With Netflix binging and sandwiches made using meat in place of bread, I like to think that people who constantly exercise are on the decline. Being one of those Netflix sandwich eaters, I’d like to think that, but it’s obviously not true. There are always and will always be those gym bunnies whose love of fitness is only matched by their aggressive nature. Results shows us that you need more balance in your life than just a balanced workout. Sometimes you need a lonely millionaire to show what is truly missing in your life.
Recently divorced Danny (Kevin Corrigan) has let himself go. He is living proof that money doesn’t buy happiness because even after becoming a millionaire, he is still suffering from crippling depression. He can buy anything, which includes the services/friendship of a lawyer he met in a bar one time, Paul (Giovanni Ribisi). He is extremely out of shape and thinks that getting fit will help him move on from his divorce. That’s where he meets gym owner Trevor (Guy Pearce) and his best trainer Kat (Cobie Smulders).
They have always had a complicated (sexual) relationship, and both are extremely motivated, and Danny would like some of that in his life. Danny gets a little more than he bargained for when his issues and aspirations collide with those of Trevor and Kat. This all ultimately culminates in asking the most fundamental question in life: Do we want what we really need?
Having that much of an obsession with fitness takes a lot of commitment, but Results is about the character’s commitment issues in their personal lives, that sometimes bleeds into their personal training one. Writer/Director Andrew Bujalski shows us that he understands their complex relationships and raises us one better by introducing a comedic element to what could easily turn into such a dull topic. He does this by introducing the dry humored Corrigan to add another layer of humor to the already latently humorous story of two personal trainers. This is a great addition to the already dynamic chemistry Smulders and Pearce have together.

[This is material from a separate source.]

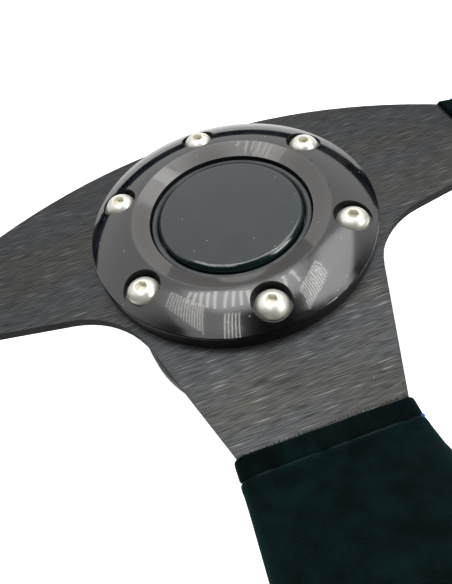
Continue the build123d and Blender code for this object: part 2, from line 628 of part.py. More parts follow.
BOOT_REACH = 60


def boot_profile(side, hem, bend, rim_centre):
    """Side view of a boot: thin at the hem, then rising and swelling on to the rim.

    Runs are measured from the axis and drawn to this side of it (1 or -1). Used inside BuildLine."""
    rise = hem + BOOT_FLAT
    meet = rim_centre - BOOT_MEET_IN
    low = (side * meet, RIM_Z - BOOT_MEET_UP)
    high = (side * meet, RIM_Z + BOOT_MEET_UP)
    rise_high = (side * rise, BOOT_TOP)
    middle = (side * (rise + meet) / 2, (BOOT_TOP + high[1]) / 2 - BOOT_SAG)
    Polyline((side * bend, BOOT_BOTTOM), (side * hem, BOOT_BOTTOM), (side * hem, BOOT_TOP), rise_high)
    ThreePointArc(rise_high, middle, high)
    Polyline(high, (side * rim_centre, high[1]), (side * rim_centre, low[1]), low)
    Line(low, (side * bend, BOOT_BOTTOM))


with BuildPart() as spoke_boot_right:
    with BuildSketch(Plane.XY.offset(BOOT_BOTTOM)):
        with BuildLine():
            ThreePointArc(
                (SPOKE_HEM_X, SIDE_BOOT_HIGH_Y), (SIDE_BOOT_WAIST_X, SIDE_BOOT_HIGH_Y + 4),
                (SIDE_BOOT_SPREAD_X, SIDE_BOOT_SPREAD_HIGH_Y),
            )
            Polyline(
                (SIDE_BOOT_SPREAD_X, SIDE_BOOT_SPREAD_HIGH_Y), (RIM_R, SIDE_BOOT_SPREAD_HIGH_Y),
                (RIM_R, SIDE_BOOT_SPREAD_LOW_Y), (SIDE_BOOT_SPREAD_X, SIDE_BOOT_SPREAD_LOW_Y),
            )
            ThreePointArc(
                (SIDE_BOOT_SPREAD_X, SIDE_BOOT_SPREAD_LOW_Y), (SIDE_BOOT_WAIST_X, SIDE_BOOT_LOW_Y - 6.5),
                (SPOKE_HEM_X, SIDE_BOOT_LOW_Y),
            )
            Line((SPOKE_HEM_X, SIDE_BOOT_LOW_Y), (SPOKE_HEM_X, SIDE_BOOT_HIGH_Y))
        make_face()
    extrude(amount=RIM_Z + RIM_HALF_H - BOOT_BOTTOM)
    with BuildSketch(Plane.XZ):
        with BuildLine():
            boot_profile(1, SPOKE_HEM_X, SIDE_BEND, RIM_R)
        make_face()
    extrude(amount=BOOT_REACH, both=True, mode=Mode.INTERSECT)
    add(spoke_plate.part, mode=Mode.SUBTRACT)
    add(grip_volume.part, mode=Mode.SUBTRACT)
spoke_boot_right.part.label = "spoke_boot_right"
export_step(spoke_boot_right.part, "parts/spoke_boot_right.step")

with BuildPart() as spoke_boot_left:
    mirror(spoke_boot_right.part, about=Plane.YZ)
spoke_boot_left.part.label = "spoke_boot_left"
export_step(spoke_boot_left.part, "parts/spoke_boot_left.step")

FLARE_Y = RIM_INNER_Y + LOWER_BOOT_FLARE
FLARE_X = LOWER_BOOT_HALF_W + LOWER_BOOT_FLARE
with BuildPart() as spoke_boot_lower:
    with BuildSketch(Plane.XY.offset(BOOT_BOTTOM)):
        with BuildLine():
            Polyline(
                (LOWER_BOOT_HALF_W, FLARE_Y), (LOWER_BOOT_HALF_W, SPOKE_HEM_Y),
                (-LOWER_BOOT_HALF_W, SPOKE_HEM_Y), (-LOWER_BOOT_HALF_W, FLARE_Y),
            )
            CenterArc((FLARE_X, FLARE_Y), LOWER_BOOT_FLARE, 180, 90)
            CenterArc((-FLARE_X, FLARE_Y), LOWER_BOOT_FLARE, 270, 90)
            Polyline(
                (FLARE_X, RIM_INNER_Y), (FLARE_X, RIM_FLAT_Y),
                (-FLARE_X, RIM_FLAT_Y), (-FLARE_X, RIM_INNER_Y),
            )
        make_face()
    extrude(amount=RIM_Z + RIM_HALF_H - BOOT_BOTTOM)
    with BuildSketch(Plane.YZ):
        with BuildLine():
            boot_profile(-1, -SPOKE_HEM_Y, LOWER_BEND, -RIM_FLAT_Y)
        make_face()
    extrude(amount=BOOT_REACH, both=True, mode=Mode.INTERSECT)
    add(spoke_plate.part, mode=Mode.SUBTRACT)
    add(grip_volume.part, mode=Mode.SUBTRACT)
spoke_boot_lower.part.label = "spoke_boot_lower"
export_step(spoke_boot_lower.part, "parts/spoke_boot_lower.step")
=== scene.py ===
from math import asin, atan2, cos, exp, hypot, pi, radians, sin, sqrt

import bpy
from mathutils import Matrix, Vector, noise


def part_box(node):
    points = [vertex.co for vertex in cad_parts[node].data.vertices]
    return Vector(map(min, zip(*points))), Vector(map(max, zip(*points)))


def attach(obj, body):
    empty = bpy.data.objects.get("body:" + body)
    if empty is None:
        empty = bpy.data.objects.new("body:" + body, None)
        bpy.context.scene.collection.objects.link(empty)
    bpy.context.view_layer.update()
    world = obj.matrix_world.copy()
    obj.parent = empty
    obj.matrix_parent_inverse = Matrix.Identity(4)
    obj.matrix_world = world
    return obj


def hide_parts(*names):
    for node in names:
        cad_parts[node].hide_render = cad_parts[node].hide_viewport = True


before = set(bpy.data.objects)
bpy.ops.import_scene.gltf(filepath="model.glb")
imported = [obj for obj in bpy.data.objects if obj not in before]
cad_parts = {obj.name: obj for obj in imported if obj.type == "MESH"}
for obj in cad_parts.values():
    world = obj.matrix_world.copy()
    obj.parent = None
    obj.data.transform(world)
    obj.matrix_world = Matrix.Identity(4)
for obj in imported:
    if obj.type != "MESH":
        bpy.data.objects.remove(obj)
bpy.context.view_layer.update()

# Steering wheel with a suede rim on a black brushed spoke plate. The metal and plastic pieces keep
# their own shapes and get finishes here. The suede grip, the suede boots over the spoke ends and
# all the sewing are made here, in millimetres, and turned into metres by `loft` and `sew`.

# --- Sizes, in millimetres -----------------------------------------------------------------
def low_high(node):
    """Lowest and highest corner of a node."""
    low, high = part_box(node)
    return [v * 1000 for v in low], [v * 1000 for v in high]


right_low, right_high = low_high("rim_cover_right")
bottom_low, _ = low_high("rim_cover_bottom")
plate_low, _ = low_high("spoke_plate")
side_boot_low, side_boot_high = low_high("spoke_boot_right")
_, lower_boot_high = low_high("spoke_boot_lower")

PLATE_BOTTOM = plate_low[2]
PLATE_T = 3
PLATE_TOP = PLATE_BOTTOM + PLATE_T
GRIP_HALF_W = 14
GRIP_HALF_H = (right_high[2] - right_low[2]) / 2
RIM_Z = (right_high[2] + right_low[2]) / 2
RIM_R = right_high[0] - GRIP_HALF_W
RIM_FLAT_Y = bottom_low[1] + GRIP_HALF_W
CORNER_R = 60
CORNER_Y = RIM_FLAT_Y + CORNER_R
CORNER_X = sqrt((RIM_R - CORNER_R) ** 2 - CORNER_Y**2)
CORNER_ANGLE = asin(CORNER_Y / (RIM_R - CORNER_R))
TOP_SEAM_ANGLE = radians(35)
SUEDE_T = 1.2

SIDE_HEM = side_boot_low[0]
LOWER_HEM = -lower_boot_high[1]
BOOT_TOP = PLATE_TOP + 1.3
BOOT_BOTTOM = PLATE_BOTTOM - 1.3
HEM_BAND = 4.8
BOOT_FLAT = 5.2
PLATE_BEND = 12
BOOT_SAG = 4.5
MEET_IN = GRIP_HALF_W * cos(radians(50))
MEET_UP = GRIP_HALF_H * sin(radians(50))


# --- Camera ----------------------------------------------------------------------------------
def make_camera():
    data = bpy.data.cameras.new("camera")
    data.lens = 30.045
    data.sensor_width = 36
    data.clip_start = 0.01
    camera = bpy.data.objects.new("camera", data)
    bpy.context.scene.collection.objects.link(camera)
    forward = Vector((0.05893, 0.58116, -0.81166)).normalized()
    right = Vector((0.94351, -0.29800, -0.14486)).normalized()
    up = right.cross(forward)
    turn = Matrix((right, up, -forward)).transposed()
    camera.matrix_world = Matrix.Translation((-0.01717, -0.10047, 0.15819)) @ turn.to_4x4()
    bpy.context.scene.camera = camera


make_camera()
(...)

There is a charming relationship beyond the buff and brawn of the film, and it goes deep enough for you to find a funny bone that enjoys getting tickled more often than not. The best part of this character-driven film is that Corrigan’s character comes off as a caustic element, at first appearing to carry the blame for everyone’s problems, but Bujalski turns it around on us showing that those issues lay just underneath the surface, past all the muscles and strong exteriors, and turns Corrigan’s character into un unlikely, unorthodox hero. The story is not unlike your typical rom-com, except for the fact that is has a charming oddity and humor to it that makes it stand out from all the rest.
Results not only flexes its dramatic muscles, but also shows us the strength of its most powerful muscle: its whimsical, beating heart. The undeniable chemistry between Smulders and Pearce is only elevated by the curious magnetism that Corrigan provides.